Nawaday saw no reason why Barr would not try to find some other way to unseat Strauss, the former mob prosecutor replacing Berman.
“So, if I were in the office right now, to be honest, I would probably feel a little bit of impending doom about what the next move might be,” she said.
On Wednesday, the Democratic-controlled House Judiciary Committee will open hearings investigating the Trump administration’s interference with the Justice Department concerning testimony from two whistleblowers. The committee’s chairman, New York Congressman Jerry Nadler, announced plans to seek Berman’s testimony.
Rodgers believed such testimony could set the record straight about the sequence of events leading to his dismissal.
“It would be nice to have sworn testimony that essentially proves that Bill Barr lied to the American people about how that firing went down,” she said.
Close to midnight on Friday, Berman said he only learned about reports of him “stepping down” as U.S. attorney from a Justice Department press release.
“I have not resigned, and have no intention of resigning,” Berman replied, as legal observers noted that he could only arguably be ousted upon the order of the president.
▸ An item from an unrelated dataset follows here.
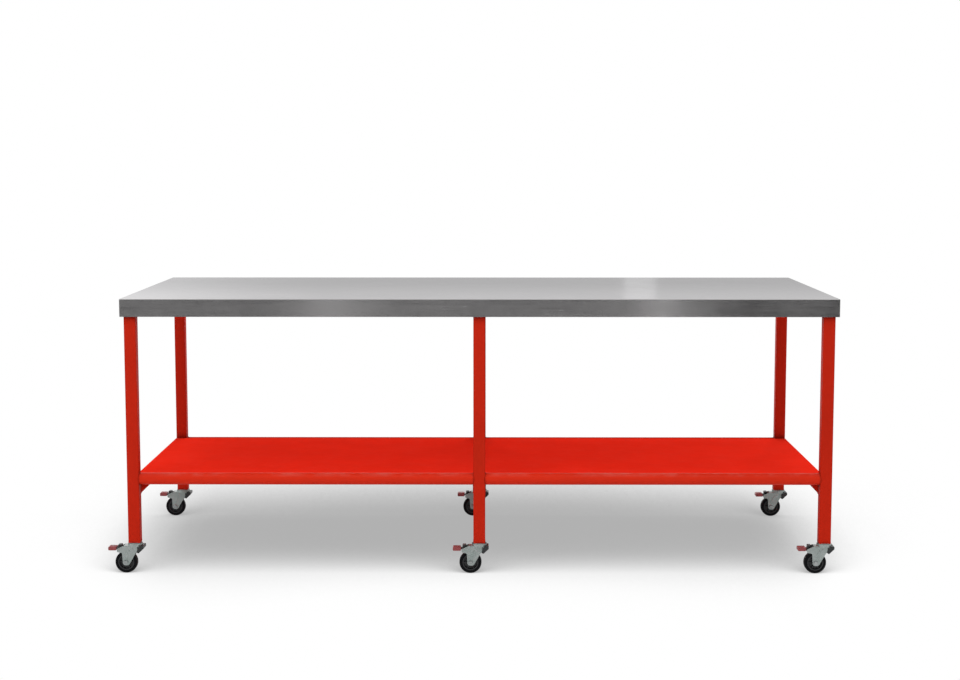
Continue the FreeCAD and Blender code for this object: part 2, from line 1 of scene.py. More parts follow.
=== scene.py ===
"""Dresses the mobile assembly table: finishes, welds, castor details and a plain pale studio.

Sizes are in metres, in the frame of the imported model: X along the table, -Y at its front, +Z up.
"""
import logging
import math
from collections.abc import Iterable, Sequence
from dataclasses import dataclass
from enum import Enum

import bmesh
import bpy
from mathutils import Matrix, Vector


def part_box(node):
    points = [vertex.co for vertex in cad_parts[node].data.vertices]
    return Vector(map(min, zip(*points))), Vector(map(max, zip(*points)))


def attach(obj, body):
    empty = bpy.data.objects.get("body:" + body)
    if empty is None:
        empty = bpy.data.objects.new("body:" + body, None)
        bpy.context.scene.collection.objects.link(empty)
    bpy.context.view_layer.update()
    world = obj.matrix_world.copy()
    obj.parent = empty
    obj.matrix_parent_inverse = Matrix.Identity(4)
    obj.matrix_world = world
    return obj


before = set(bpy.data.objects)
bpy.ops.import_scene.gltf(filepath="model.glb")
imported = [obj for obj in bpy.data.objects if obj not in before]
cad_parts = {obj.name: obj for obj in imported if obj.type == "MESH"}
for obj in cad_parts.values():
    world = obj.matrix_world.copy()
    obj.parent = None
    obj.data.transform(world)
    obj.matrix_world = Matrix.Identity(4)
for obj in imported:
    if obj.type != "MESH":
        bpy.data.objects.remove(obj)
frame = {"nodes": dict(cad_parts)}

LOG = logging.getLogger("assembly_table")
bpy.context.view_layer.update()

Colour = tuple[float, float, float]
Point = tuple[float, float, float]
Span = tuple[float, float]
Section = Sequence[tuple[float, float]]
Mesh = bmesh.types.BMesh
Tree = bpy.types.NodeTree
Node = bpy.types.Node
Output = bpy.types.NodeSocket
Feed = float | Sequence[float] | bpy.types.NodeSocket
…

The next day, Barr claimed that Trump himself signed off on his dismissal, but the president would contradict him again in a statement to reporters hours later.
“We have a very capable attorney general,” Trump told reporters on Saturday. “So that’s really up to him. I’m not involved.”
Affectionately known as the “Sovereign District” because of its independence from Washington, the Southern District has been living up to its nickname during the Trump administration, and its alumni have been increasingly speaking out against what they view as an encroachment on its politically neutral legacy.
“He was fired,” Mimi Rocah, another longtime SDNY prosecutor currently running for Westchester district attorney, said of Berman. “He resisted because it was so clearly corrupted and irregular and then he relented when Barr dropped the attempt to sidestep the administration.”
Asked whether Berman should testify before Congress, Rocah replied: “Yes. But I also think they must force Barr to testify.”